-- begin Data --

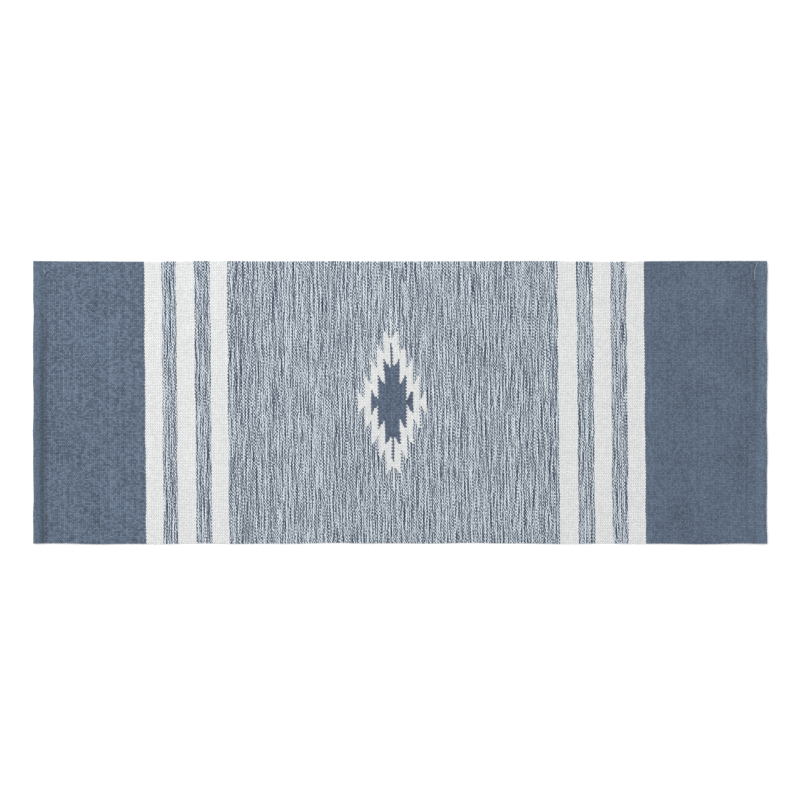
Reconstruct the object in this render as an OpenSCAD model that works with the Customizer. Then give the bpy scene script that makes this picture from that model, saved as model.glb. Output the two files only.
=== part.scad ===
// Flat-woven cotton runner rug: coloured weft bands beaten over parallel warp cords,
// a tapestry medallion in the middle field, a doubled cord along each long edge and
// a turned hem with its lockstitch thread at each end.
// +X runs along the rug, +Y across it, +Z up. The origin is under the middle of the rug.
// Each weft band has one bore for each cord that runs through it.

/* [Cloth] */
// Length of the finished rug, from one hem fold to the other
rug_length = 1820; // [1700:10:2000]
// Width of the rug, from one long edge to the other
rug_width = 700; // [600:10:800]
// Thickness of the woven cloth
cloth_thickness = 4.6; // [4.5:0.1:5.0]

/* [Cords] */
// Distance between the centres of two neighbouring warp cords
warp_pitch = 4.05; // [3.9:0.05:4.5]
// Diameter of one warp cord
warp_diameter = 1.4; // [1.4:0.05:1.5]
// Diameter of the doubled cord inside each long edge
selvedge_diameter = 2.6; // [2:0.1:3]

/* [Left stripes] */
// Blue end block, from the hem fold to the outer white stripe
left_end_length = 278; // [240:1:320]
// White stripe next to the blue end block
left_white_outer = 43.5; // [30:0.5:55]
// Marl stripe next to it
left_marl_outer = 35.5; // [30:0.5:55]
// White stripe in the middle of the group
left_white_middle = 45; // [30:0.5:55]
// Marl stripe next to that
left_marl_inner = 39; // [30:0.5:55]
// White stripe that borders the middle field
left_white_inner = 42.5; // [30:0.5:55]

/* [Right stripes] */
// White stripe that borders the middle field
right_white_inner = 46.5; // [30:0.5:55]
// Marl stripe next to it
right_marl_inner = 40.5; // [30:0.5:55]
// White stripe in the middle of the group
right_white_middle = 43.5; // [30:0.5:55]
// Marl stripe next to that
right_marl_outer = 39.5; // [30:0.5:55]
// White stripe next to the blue end block
right_white_outer = 43.5; // [30:0.5:55]
// Blue end block, from the outer white stripe to the hem fold
right_end_length = 303; // [240:1:320]

/* [Medallion] */
// Distance of the medallion's centre from the middle of the rug, towards +X
medallion_offset = -19.5; // [-40:0.5:40]
// Distance from the medallion's centre line to the innermost step
inner_column = 18.8; // [16:0.2:20]
// Width of every further stepped column
column_width = 16.6; // [14:0.2:18]
// Height that each tooth tip gains over its outer neighbour
tooth_rise = 37.5; // [30:0.5:42]
// Distance of the outermost tooth tip from the medallion's centre line
outer_tip = 31.7; // [28:0.1:36]
// Depth of the notch beside each tooth
notch_depth = 23; // [16:1:26]
// Columns on each side of the white outer figure
white_columns = 5; // [5:1:6]
// Columns on each side of the blue inner figure
blue_columns = 3; // [2:1:3]
// Width of the blue spike at its foot
blue_spike_width = 5; // [3:0.5:8]
// Distance of the blue spike's tip from the medallion's centre
blue_spike_tip = 147; // [130:1:155]
// Width of the white spike at its foot
white_spike_width = 3; // [2:0.5:6]
// Distance of the white spike's tip from the medallion's centre
white_spike_tip = 205; // [190:1:240]

/* [Hems] */
// Width of the turned hem, from the fold to the raw edge beneath
hem_width = 29; // [26:1:36]
// Thickness of one leaf of the hem, which is woven with a finer weft
hem_leaf = 2.3; // [2.2:0.05:2.4]
// Distance of the stitch line from the fold
stitch_inset = 25; // [20:1:25]
// Length of one stitch
stitch_pitch = 5; // [3:0.5:8]
// Part of each stitch's length that shows as thread
stitch_share = 0.7; // [0.5:0.05:0.9]
// Diameter of the sewing thread
thread_diameter = 0.35; // [0.2:0.05:0.35]

/* [Hidden] */

$fn = 24;
// How far a cutting shape reaches past the face it cuts
cut = 1;
blue = [0.38, 0.44, 0.51];
hem_blue = [0.42, 0.48, 0.55];
white = [0.90, 0.90, 0.89];
marl = [0.65, 0.68, 0.72];
cord_colour = [0.86, 0.83, 0.76];
thread_colour = [0.72, 0.76, 0.80];

// Places of the band edges along the rug
x_left = -rug_length / 2;
x_right = rug_length / 2;
x_left_hem = x_left + hem_width;
x_left_1 = x_left + left_end_length;
x_left_2 = x_left_1 + left_white_outer;
x_left_3 = x_left_2 + left_marl_outer;
x_left_4 = x_left_3 + left_white_middle;
x_left_5 = x_left_4 + left_marl_inner;
x_left_6 = x_left_5 + left_white_inner;
x_right_1 = x_right - right_end_length;
x_right_2 = x_right_1 - right_white_outer;
x_right_3 = x_right_2 - right_marl_outer;
x_right_4 = x_right_3 - right_white_middle;
x_right_5 = x_right_4 - right_marl_inner;
x_right_6 = x_right_5 - right_white_inner;
medallion_half = step_x(white_columns);
x_field_a = medallion_offset - medallion_half;
x_field_b = medallion_offset + medallion_half;

// Places of the cords across the rug
cord_z = cloth_thickness / 2;
selvedge_y = rug_width / 2 - cloth_thickness / 2;
warp_room = 2 * (selvedge_y - selvedge_diameter / 2 - warp_diameter);
warp_count = floor(warp_room / warp_pitch) + 1;
function warp_y(i) = (i - (warp_count - 1) / 2) * warp_pitch;

// Heights of the left hem's two leaves; the right hem is its mirror image
leaf_gap = 0.1;
hem_height = 2 * hem_leaf + leaf_gap;
fold_radius = (hem_leaf + leaf_gap) / 2;
fold_x = x_left + hem_height / 2;
fold_z = hem_height / 2;

// Flat cloth with round edges, cut across the rug: across it first, then through the cloth
module cloth_outline(thickness) {
    square([rug_width - thickness, thickness], center = true);
    for (side = [-1, 1])
        translate([side * (rug_width - thickness) / 2, 0]) circle(d = thickness);
}

module warp_section() {
    for (i = [0:warp_count - 1]) translate([warp_y(i), 0]) circle(d = warp_diameter);
}

module selvedge_section(side) {
    translate([side * selvedge_y, 0]) circle(d = selvedge_diameter);
}

// Carries a section straight along the rug, at height z
module straight(x_from, x_to, z) {
    translate([x_from, 0, z]) rotate([90, 0, 90]) linear_extrude(x_to - x_from) children();
}

// Carries a section half a turn round the fold's line, at the left end
module round_fold() {
    translate([fold_x, 0, fold_z]) rotate([90, 0, 0]) rotate([0, 0, 90])
        rotate_extrude(angle = 180) translate([fold_radius, 0]) rotate(90) children();
}

// The upper leaf, the fold and the lower leaf, at the left end
module turned_end() {
    straight(fold_x, x_left_hem, fold_z + fold_radius) children();
    round_fold() children();
    straight(fold_x, x_left_hem, fold_z - fold_radius) children();
}

// A length of plain woven cloth with a bore for every cord
module woven_band(x_from, x_to) {
    straight(x_from, x_to, cord_z) difference() {
        cloth_outline(cloth_thickness);
        warp_section();
        for (side = [-1, 1]) selvedge_section(side);
    }
}

// Folded hem at the left end, with a groove above and below where the stitches pull in
module hem() {
    difference() {
        turned_end() difference() {
            cloth_outline(hem_leaf);
            warp_section();
        }
        for (z = [hem_height - thread_diameter, thread_diameter - cut])
            translate([x_left + stitch_inset - thread_diameter / 2, -rug_width / 2, z])
                cube([thread_diameter, rug_width, cut]);
    }
}

// One warp cord, from the raw edge inside one hem to the raw edge inside the other
module warp_cord(y) {
    straight(x_left_hem, -x_left_hem, cord_z) translate([y, 0]) circle(d = warp_diameter);
    for (end = [0, 1]) mirror([end, 0, 0])
        turned_end() translate([y, 0]) circle(d = warp_diameter);
}

// One third of the warp: 0 is the front third, 1 the middle one, 2 the rear one
module warp_cords(third) {
    share = ceil(warp_count / 3);
    color(cord_colour)
        for (i = [third * share:min((third + 1) * share, warp_count) - 1]) warp_cord(warp_y(i));
}

module selvedge_cord(side) {
    color(cord_colour) straight(x_left_hem, -x_left_hem, cord_z) selvedge_section(side);
}

// One row of stitches lying in its groove, at the left end
module stitch_row(z) {
    count = floor((rug_width - 2 * hem_leaf) / stitch_pitch);
    for (i = [0:count - 1])
        translate([x_left + stitch_inset, (i - (count - 1) / 2) * stitch_pitch, z])
            rotate([90, 0, 0])
                cylinder(d = thread_diameter, h = stitch_share * stitch_pitch, center = true);
}

module needle_thread() {
    color(thread_colour) stitch_row(hem_height - thread_diameter / 2);
}

module bobbin_thread() {
    color(thread_colour) stitch_row(thread_diameter / 2);
}

// Stepped outline: column k rises from its notch to the tooth tip at its outer side, and
// a thin spike leaves the middle notch
function tip(columns, k) = outer_tip + (columns - 1 - k) * tooth_rise;
function step_x(k) = inner_column + (k - 1) * column_width;
function spike(columns, width, spike_tip) = [
    [width / 6, spike_tip],
    [width / 2, tip(columns, 0) - notch_depth * (1 - width / 2 / inner_column)],
    [inner_column, tip(columns, 0)]
];
function teeth(columns) = [
    for (k = [1:columns - 1]) each [
        [step_x(k), tip(columns, k) - notch_depth],
        [step_x(k + 1), tip(columns, k)]
    ]
];
function reversed(list) = [for (i = [len(list) - 1:-1:0]) list[i]];
function right_half(q) = concat(q, reversed([for (p = q) [p[0], -p[1]]]));
function whole(half) = concat(half, reversed([for (p = half) [-p[0], p[1]]]));

module stepped_outline(columns, width, spike_tip) {
    polygon(whole(right_half(concat(spike(columns, width, spike_tip), teeth(columns)))));
}

module white_outline() {
    stepped_outline(white_columns, white_spike_width, white_spike_tip);
}

module blue_outline() {
    stepped_outline(blue_columns, blue_spike_width, blue_spike_tip);
}

// Bores for the warp cords that cross the medallion
module medallion_bores(reach) {
    for (i = [0:warp_count - 1])
        if (abs(warp_y(i)) < reach)
            translate([x_field_a - cut, warp_y(i), cord_z])
                rotate([0, 90, 0])
                    cylinder(d = warp_diameter, h = 2 * (medallion_half + cut));
}

module medallion_plate() {
    translate([medallion_offset, 0, 0]) linear_extrude(cloth_thickness) children();
}

// Marl cloth beside the medallion: side is -1 for the front, 1 for the rear
module field_side(side) {
    difference() {
        intersection() {
            woven_band(x_field_a, x_field_b);
            translate([x_field_a - cut, side > 0 ? 0 : -rug_width, -cut])
                cube([2 * (medallion_half + cut), rug_width, cloth_thickness + 2 * cut]);
        }
        translate([medallion_offset, 0, -cut])
            linear_extrude(cloth_thickness + 2 * cut) white_outline();
    }
}

module medallion_white() {
    color(white) difference() {
        medallion_plate() difference() { white_outline(); blue_outline(); }
        medallion_bores(white_spike_tip + warp_pitch);
    }
}

module medallion_blue() {
    color(blue) difference() {
        medallion_plate() blue_outline();
        medallion_bores(blue_spike_tip + warp_pitch);
    }
}

color(hem_blue) hem();  // left_hem
color(blue) woven_band(x_left_hem, x_left_1);  // left_end_block
color(white) woven_band(x_left_1, x_left_2);  // left_white_stripe_outer
color(marl) woven_band(x_left_2, x_left_3);  // left_marl_stripe_outer
color(white) woven_band(x_left_3, x_left_4);  // left_white_stripe_middle
color(marl) woven_band(x_left_4, x_left_5);  // left_marl_stripe_inner
color(white) woven_band(x_left_5, x_left_6);  // left_white_stripe_inner
color(marl) woven_band(x_left_6, x_field_a);  // field_left
color(marl) field_side(-1);  // field_front
color(marl) field_side(1);  // field_rear
color(marl) woven_band(x_field_b, x_right_6);  // field_right
medallion_white();
medallion_blue();
color(white) woven_band(x_right_6, x_right_5);  // right_white_stripe_inner
color(marl) woven_band(x_right_5, x_right_4);  // right_marl_stripe_inner
color(white) woven_band(x_right_4, x_right_3);  // right_white_stripe_middle
color(marl) woven_band(x_right_3, x_right_2);  // right_marl_stripe_outer
color(white) woven_band(x_right_2, x_right_1);  // right_white_stripe_outer
color(blue) woven_band(x_right_1, -x_left_hem);  // right_end_block
color(hem_blue) mirror([1, 0, 0]) hem();  // right_hem
warp_cords(0);  // warp_cords_front
warp_cords(1);  // warp_cords_middle
warp_cords(2);  // warp_cords_rear
selvedge_cord(-1);  // selvedge_cord_front
selvedge_cord(1);  // selvedge_cord_rear
needle_thread();  // left_needle_thread
bobbin_thread();  // left_bobbin_thread
mirror([1, 0, 0]) needle_thread();  // right_needle_thread
mirror([1, 0, 0]) bobbin_thread();  // right_bobbin_thread
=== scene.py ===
"""Looks of the runner rug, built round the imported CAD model.

Every woven node is replaced by a closed mesh of its own in which each weft float is one bead.
Two wefts cross in a zigzag, so a "ribbon" of two picks runs across the rug and holds one bead
over each warp cord. U counts the ribbons along the rug and V the warp cords across it, and the
materials take their yarn patterns from these two numbers.
"""

import math

import bpy
import numpy as np
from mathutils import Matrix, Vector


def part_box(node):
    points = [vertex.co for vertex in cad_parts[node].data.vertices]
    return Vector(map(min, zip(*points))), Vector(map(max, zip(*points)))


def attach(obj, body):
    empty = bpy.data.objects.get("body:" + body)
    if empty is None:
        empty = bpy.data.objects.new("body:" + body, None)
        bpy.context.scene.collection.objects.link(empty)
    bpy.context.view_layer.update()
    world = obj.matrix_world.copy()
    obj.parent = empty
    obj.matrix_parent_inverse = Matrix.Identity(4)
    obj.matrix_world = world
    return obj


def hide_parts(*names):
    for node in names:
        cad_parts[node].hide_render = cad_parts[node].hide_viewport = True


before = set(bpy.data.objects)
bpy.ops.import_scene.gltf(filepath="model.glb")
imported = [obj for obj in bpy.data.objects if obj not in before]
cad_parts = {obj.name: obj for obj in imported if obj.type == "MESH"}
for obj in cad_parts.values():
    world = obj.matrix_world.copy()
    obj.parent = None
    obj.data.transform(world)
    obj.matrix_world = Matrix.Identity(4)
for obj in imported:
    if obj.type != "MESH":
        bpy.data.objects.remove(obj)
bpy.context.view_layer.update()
rng = np.random.default_rng(11)

# ---------------------------------------------------------------- sizes of the CAD model
block_low, block_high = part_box("left_end_block")
THICKNESS = block_high[2] - block_low[2]
WIDTH = block_high[1] - block_low[1]
HALF_WIDTH = WIDTH / 2
HALF_LENGTH = -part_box("left_hem")[0][0]
HEM_INNER = -block_low[0]
HEM_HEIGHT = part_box("left_hem")[1][2]
HEM_LEAF = 0.0023  # thickness of the cloth in a hem, which holds it twice

# ---------------------------------------------------------------- camera and light
VIEW_WIDTH = 1.9854  # metres of floor across the picture
VIEW_CENTRE = (-0.0003, 0.0058)  # the point of the floor in the middle of the picture
LENS = 85
SENSOR = 36
LIGHT = 1.16  # light falling on the cloth, so that a colour comes out as it is named
KEY_PLACE = (-1.6, 1.9, 3.0)
KEY_SIZE = 2.2
KEY_POWER = 62 * LIGHT
SKY_STRENGTH = 0.88 * LIGHT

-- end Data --

Repeat exactly, and only, the lines from the one containing "obj.parent = empty" through the one containing "before = set(bpy.data.objects)", both included.

    obj.parent = empty
    obj.matrix_parent_inverse = Matrix.Identity(4)
    obj.matrix_world = world
    return obj


def hide_parts(*names):
    for node in names:
        cad_parts[node].hide_render = cad_parts[node].hide_viewport = True


before = set(bpy.data.objects)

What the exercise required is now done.